- _Collected material_:
## begin

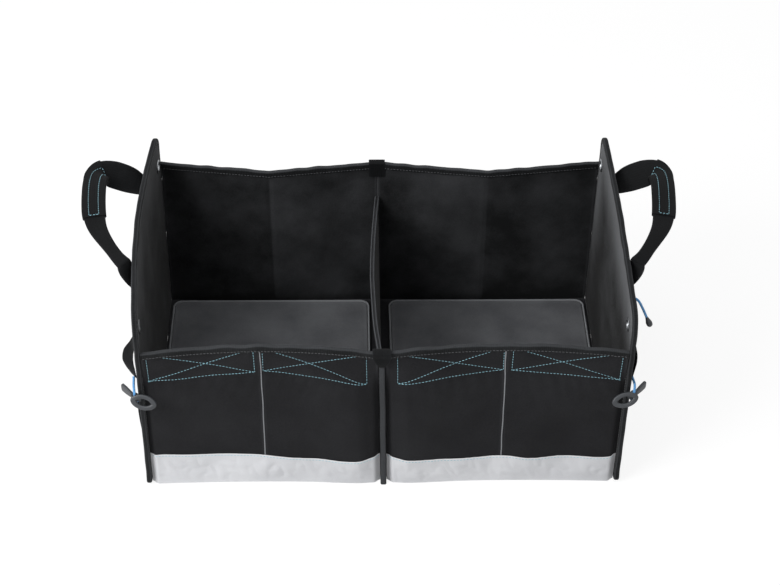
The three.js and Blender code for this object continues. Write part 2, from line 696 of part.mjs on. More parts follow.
// Round cord along points.
function cord(points, radius, steps, sides = 8) {
  const section = new THREE.Shape(Array.from({ length: sides }, (_, n) => {
    const angle = (2 * Math.PI * n) / sides;
    return new THREE.Vector2(radius * Math.cos(angle), radius * Math.sin(angle));
  }));
  const path = new THREE.CatmullRomCurve3(points.map((p) => new THREE.Vector3(...p)), false, 'centripetal');
  return new THREE.ExtrudeGeometry(section, { steps, extrudePath: path, bevelEnabled: false });
}

const pivotX = HALF + HOOK_PIVOT_OUT;

// The loop runs from the upper strap's end to the lower one's, straight where the hook's hub turns on it.
function hookLoop(bulge) {
  const upX = sideStrapX(SIDE_STRAP_END, UPPER_SLACK.at(-1) * bulge);
  const lowX = sideStrapX(LOWER_STRAP_TOP, LOWER_SLACK[0] * bulge);
  const y = SIDE_STRAP_Y - 2;
  const bendY = HOOK_PIVOT_Y + 6;
  return cord([
    [upX, y, SIDE_STRAP_END - 2 * GAP],
    [upX, y, SIDE_STRAP_END - 5],
    [pivotX + 1, bendY, HOOK_HEIGHT + LOOP_STRAIGHT + 8],
    [pivotX, HOOK_PIVOT_Y, HOOK_HEIGHT + LOOP_STRAIGHT],
    [pivotX, HOOK_PIVOT_Y, HOOK_HEIGHT],
    [pivotX, HOOK_PIVOT_Y, HOOK_HEIGHT - LOOP_STRAIGHT],
    [pivotX + 0.5, bendY, HOOK_HEIGHT - LOOP_STRAIGHT - 7],
    [lowX, y, LOWER_STRAP_TOP + 5],
    [lowX, y, LOWER_STRAP_TOP + 2 * GAP],
  ], CORD_RADIUS, 20);
}

// Hook: an oval ring, a tongue behind the corner and a hub on the elastic loop.
function hook() {
  const oval = new THREE.Shape().absellipse(0, 0, HOOK_RING_WIDTH / 2, HOOK_RING_HEIGHT / 2, 0, 2 * Math.PI);
  const slotX = HOOK_RING_WIDTH / 2 - HOOK_BAR;
  const slotZ = HOOK_RING_HEIGHT / 2 - HOOK_BAR;
  oval.holes.push(new THREE.Path().absellipse(0, 0, slotX, slotZ, 0, 2 * Math.PI, true));
  const plate = (outline, thickness, curveSegments) => {
    const depth = thickness - 2 * HOOK_BEVEL;
    const solid = new THREE.ExtrudeGeometry(outline, {
      depth,
      curveSegments,
      bevelThickness: HOOK_BEVEL,
      bevelSize: HOOK_BEVEL,
      bevelOffset: -HOOK_BEVEL,
      bevelSegments: 1,
    });
    return solid.translate(0, 0, -depth / 2);
  };
  const ring = plate(oval, HOOK_THICKNESS, 9);
  ring.rotateX(Math.PI / 2 - HOOK_TILT);
  ring.translate(-HOOK_RING_WIDTH / 2 + HOOK_HUB_RADIUS / 2, -HOOK_HUB_RADIUS, 0);
  const hub = new THREE.CylinderGeometry(HOOK_HUB_RADIUS, HOOK_HUB_RADIUS, HOOK_HUB_HEIGHT, 14);
  hub.rotateX(Math.PI / 2);
  const blade = new THREE.Shape();
  const tip = HOOK_TONGUE_TIP / 2;
  blade.moveTo(0, -HOOK_TONGUE_ROOT / 2);
  blade.lineTo(HOOK_TONGUE_LENGTH - tip, -tip);
  blade.absarc(HOOK_TONGUE_LENGTH - tip, 0, tip, -Math.PI / 2, Math.PI / 2, false);
  blade.lineTo(0, HOOK_TONGUE_ROOT / 2);
  const tongue = plate(blade, HOOK_TONGUE_THICKNESS, 4);
  tongue.rotateX(Math.PI / 2).rotateZ(HOOK_TONGUE_ANGLE);
  const [bridgeLength, bridgeWidth, bridgeHeight] = HOOK_BRIDGE;
  const bridge = new THREE.BoxGeometry(bridgeLength, bridgeWidth, bridgeHeight);
  bridge.translate(0.5 - HOOK_HUB_RADIUS, -bridgeWidth / 2, 0);
  const bore = CORD_RADIUS + HOOK_HUB_CLEARANCE;
  const drill = new THREE.CylinderGeometry(bore, bore, 3 * HOOK_HUB_HEIGHT, 10).rotateX(Math.PI / 2);
  const whole = cut(join([hub, ring, tongue, bridge]), [drill]);
  return whole.translate(pivotX, HOOK_PIVOT_Y, HOOK_HEIGHT);
}

// Elastic cord that hangs beside the right handle, with the toggle on its end.
const cordX = HALF + endBow(CORD_START_Y, CORD_START_Z) - BOARD_OUTER + 2 * GAP;
const cordBends = [[0, 0, 0], [4, 0, 0], [10, -1, -3], [17, -2, -15], [24, -2, -31]];
const cordPoints = cordBends.map(([x, y, z]) => [cordX + x, CORD_START_Y + y, CORD_START_Z + z]);

function toggle() {
  const shares = [[0, 0], [0.45, 0.035], [0.57, 0.18], [1, 0.65], [0.86, 0.88], [0.43, 1], [0, 1]];
  const profile = shares.map(([r, h]) => new THREE.Vector2(r * TOGGLE_RADIUS, h * TOGGLE_LENGTH));
  const shell = new THREE.LatheGeometry(profile, 14);
  const end = new THREE.Vector3(...cordPoints[cordPoints.length - 1]);
  const before = new THREE.Vector3(...cordPoints[cordPoints.length - 2]);
  const along = end.clone().sub(before).normalize();
  shell.applyQuaternion(new THREE.Quaternion().setFromUnitVectors(new THREE.Vector3(0, 1, 0), along));
  const seat = end.addScaledVector(along, GAP);
  return shell.translate(seat.x, seat.y, seat.z);
}

function mirrored(geometry) {
  const copy = mergeVertices(geometry.clone(), 1e-4);
  copy.scale(-1, 1, 1);
  copy.setIndex([...copy.index.array].reverse());
  return copy;
}

const box = new THREE.Group();

// The soft middle of the box leans to the left, and the left end bulges.
function lean(geometry) {
  const { position } = geometry.attributes;
  for (let n = 0; n < position.count; n += 1) {
    const [x, y, z] = [position.getX(n), position.getY(n), position.getZ(n)];
    const middleShare = Math.max(0, 1 - Math.abs(x) / WALL_END);
    const along = Math.sin(Math.PI * THREE.MathUtils.clamp(y / DEPTH, 0, 1));
    const bulge = along * smooth(LEFT_BULGE_FROM, WALL_END, -x);
    const shift = MIDDLE_LEAN * middleShare * (z / FRONT_HEIGHT) + LEFT_BULGE * bulge * (z / END_HEIGHT_BACK);
    position.setX(n, x - shift);
  }
}

function add(name, geometry, look) {
  const plain = geometry.clone();
  plain.deleteAttribute('normal');
  plain.deleteAttribute('uv');
  lean(plain);
  const merged = mergeVertices(plain, 1e-4);
  merged.computeVertexNormals();
  const mesh = new THREE.Mesh(merged, look);
  mesh.name = name;
  box.add(mesh);
}

function addPair(name, geometry, look) {
  add(`${name}_right`, geometry, look);
  add(`${name}_left`, mirrored(geometry), look);
}

// Floor
add('base_sheet', base(), material('cloth'));
addPair('floor_board', floorBoard(), material('floor'));
addPair('floor_piping', floorPiping(), material('piping'));

// End panels
const holes = Object.values(eyelets).map(eyeletHole);
addPair('end_panel', cut(endSheet(BOARD_OUTER, BOARD_OUTER, BOARD_INNER), holes), material('cloth'));
addPair('end_lining', cut(endSheet(TAPE_DEPTH + GAP, FLANGE_OUTER, STACK), holes), material('lining'));
addPair('end_binding', endTape(), material('tape'));
for (const [place, spot] of Object.entries(eyelets)) {
  addPair(`eyelet_${place}`, eyelet(spot), material('metal', 0.4, 0.9));
}

// Back wall
addPair('back_wall', wall(backFace, backX, backZ, -WALL, 0), material('wall'));
addPair('back_binding', hem(backFace, backX, BACK_HEIGHT, -WALL, 0), material('tape'));
add('back_tab', backTab(), material('webbing'));

// Divider
add('divider_panel', dividerPanel(), material('wall'));
add('divider_front_binding', dividerFrontTape(), material('tape'));
add('divider_top_binding', dividerTopTape(), material('tape'));

// Front wall: two panels to a bay, with piping in the seam between them
for (const [half, xs] of Object.entries(frontX)) {
  addPair(`front_panel_${half}`, wall(frontFace, xs, frontZ, 0, WALL), material('cloth'));
}
const bayX = [...frontX.inner, ...frontX.outer];
const bandZ = frontZ.filter((z) => z <= BAND_HEIGHT);
addPair('front_band', wall(frontFace, bayX, bandZ, -BAND - GAP, -GAP), material('band', 0.6));
addPair('front_binding', hem(frontFace, bayX, FRONT_HEIGHT, 0, WALL), material('tape'));
const pipingPoints = spaced(BAND_HEIGHT + GAP, FRONT_HEIGHT - HEM_DEPTH - GAP, 7).map((z) => (
  [CREASE_X, frontFace(CREASE_X, z) - PIPING_RADIUS - GAP, z]
));
addPair('front_piping', cord(pipingPoints, PIPING_RADIUS, 8), material('piping'));
add('front_tab', frontTab(), material('webbing'));

// Handles
const frames = handleFrames();
addPair('handle_strap', strap(frames), material('webbing'));
const gripFrames = frames.filter(({ p }) => p.z > HANDLE_SEWN_TO && p.y > GRIP_Y[0] && p.y < GRIP_Y[1]);
addPair('handle_grip', sleeve(gripFrames, GAP, GRIP_COVER), material('webbing'));

// Straps, elastic loops and hooks at the front corners
addPair('hook', hook(), material('plastic', 0.45));
for (const [side, bulge] of Object.entries(BULGE)) {
  const turn = side === 'left' ? mirrored : (geometry) => geometry;
  const upper = sideStrap(SIDE_STRAP_TOP, SIDE_STRAP_END, UPPER_SLACK, bulge);
  const lower = sideStrap(LOWER_STRAP_TOP, LOWER_STRAP_END, LOWER_SLACK, bulge);
  add(`side_strap_${side}`, turn(upper), material('webbing'));
  add(`lower_strap_${side}`, turn(lower), material('webbing'));
  add(`hook_loop_${side}`, turn(hookLoop(bulge)), material('cord'));
}
add('elastic_cord', cord(cordPoints, CORD_RADIUS, 10), material('cord'));
add('cord_toggle', toggle(), material('plastic', 0.45));

// The origin is under the middle of the box, cord and toggle left aside.
const onCord = new Set(['elastic_cord', 'cord_toggle']);
const extent = new THREE.Box3();
for (const mesh of box.children) {
  if (!onCord.has(mesh.name)) {
    extent.expandByObject(mesh);
  }
}
const middle = extent.getCenter(new THREE.Vector3());
for (const mesh of box.children) {
  mesh.position.set(-middle.x, -middle.y, -extent.min.z);
}

export default box;
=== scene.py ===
# %% [markdown]
# # A folding cloth box for a car boot
# The real object is a black cloth box with two bays. Boards sewn between two cloths make its walls stiff,
# tape binds every edge, and webbing handles stand out from both ends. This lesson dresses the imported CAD
# model of it. Each soft part is worked out again as a smooth surface with numpy, in the same place.
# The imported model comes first, because it fixes where everything is.

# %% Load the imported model
import bpy
import numpy as np
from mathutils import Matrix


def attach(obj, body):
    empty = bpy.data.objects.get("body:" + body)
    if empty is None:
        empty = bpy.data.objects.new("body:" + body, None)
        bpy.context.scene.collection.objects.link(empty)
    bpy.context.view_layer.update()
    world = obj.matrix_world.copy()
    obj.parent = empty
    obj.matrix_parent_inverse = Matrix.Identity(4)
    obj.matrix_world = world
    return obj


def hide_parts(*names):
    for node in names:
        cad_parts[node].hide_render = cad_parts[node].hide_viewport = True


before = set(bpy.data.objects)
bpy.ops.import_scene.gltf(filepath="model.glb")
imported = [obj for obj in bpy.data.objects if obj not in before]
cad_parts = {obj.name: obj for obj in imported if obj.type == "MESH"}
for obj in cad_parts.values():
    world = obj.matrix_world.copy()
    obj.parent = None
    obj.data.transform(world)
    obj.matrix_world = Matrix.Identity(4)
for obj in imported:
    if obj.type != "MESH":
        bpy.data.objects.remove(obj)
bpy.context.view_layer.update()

# %% [markdown]
# ## Sizes
# The CAD source builds the box in millimetres round its own origin, lets the soft middle lean to the left,
# and then centres it. The same sizes and the same two steps are repeated here, so a surface that is worked
# out below lands where its CAD solid is. A part is always designed first as if it stood straight.

# %% Sizes in millimetres
HALF, DEPTH, END_FRONT, END_BACK, FRONT_TOP, BACK_TOP = 320, 392, 290, 309, 236, 256
GAP, WALL, BOARD, LINING, TAPE, TAPE_DEPTH = 0.3, 4, 3.8, 1.2, 1.2, 8
BASE, FLOOR, DIVIDER, HEM, BAND = 3, 5, 3, 9, 1.2
# The lean of the middle, the bulge of the left end, the bow of the end walls, and both creases at their tops.
LEAN, BULGE, BOW, FRONT_CREASE, BACK_CREASE = 5, 9, 3, 15, 22
OUTER = TAPE + GAP
FLANGE = OUTER + BOARD + GAP
STACK = FLANGE + LINING
WALL_START, WALL_END = 4.3, HALF - STACK - GAP
CREASE = (WALL_START + WALL_END) / 2
SHIFT = np.array([3.730, -189.672, 0])


def lerp(a, b, t):
    """The value a share t of the way from a to b."""
    return a + (b - a) * t


def ease(low, high, value):
    """0 below low, 1 above high, and the cubic 3t^2 - 2t^3 between them."""
    t = np.clip((value - low) / (high - low), 0, 1)
    return t * t * (3 - 2 * t)


def join(*columns):
    """Points from their coordinates, each of them a whole array or one number for all."""
    return np.stack(np.broadcast_arrays(*columns), -1)


def unit(rows):
    """The same directions, each of length 1."""
    return rows / np.linalg.norm(rows, axis=-1, keepdims=True)


def circle(count):
    """Even angles round a circle, in radians."""
    return np.linspace(0, 2 * np.pi, count, endpoint=False)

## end

- _Stated exercise_: Retype exactly what runs from the line containing "toggle left aside." through the line containing "# model of it.", both lines included, and stop there.

- _Result_:
// The origin is under the middle of the box, cord and toggle left aside.
const onCord = new Set(['elastic_cord', 'cord_toggle']);
const extent = new THREE.Box3();
for (const mesh of box.children) {
  if (!onCord.has(mesh.name)) {
    extent.expandByObject(mesh);
  }
}
const middle = extent.getCenter(new THREE.Vector3());
for (const mesh of box.children) {
  mesh.position.set(-middle.x, -middle.y, -extent.min.z);
}

export default box;
=== scene.py ===
# %% [markdown]
# # A folding cloth box for a car boot
# The real object is a black cloth box with two bays. Boards sewn between two cloths make its walls stiff,
# tape binds every edge, and webbing handles stand out from both ends. This lesson dresses the imported CAD
# model of it. Each soft part is worked out again as a smooth surface with numpy, in the same place.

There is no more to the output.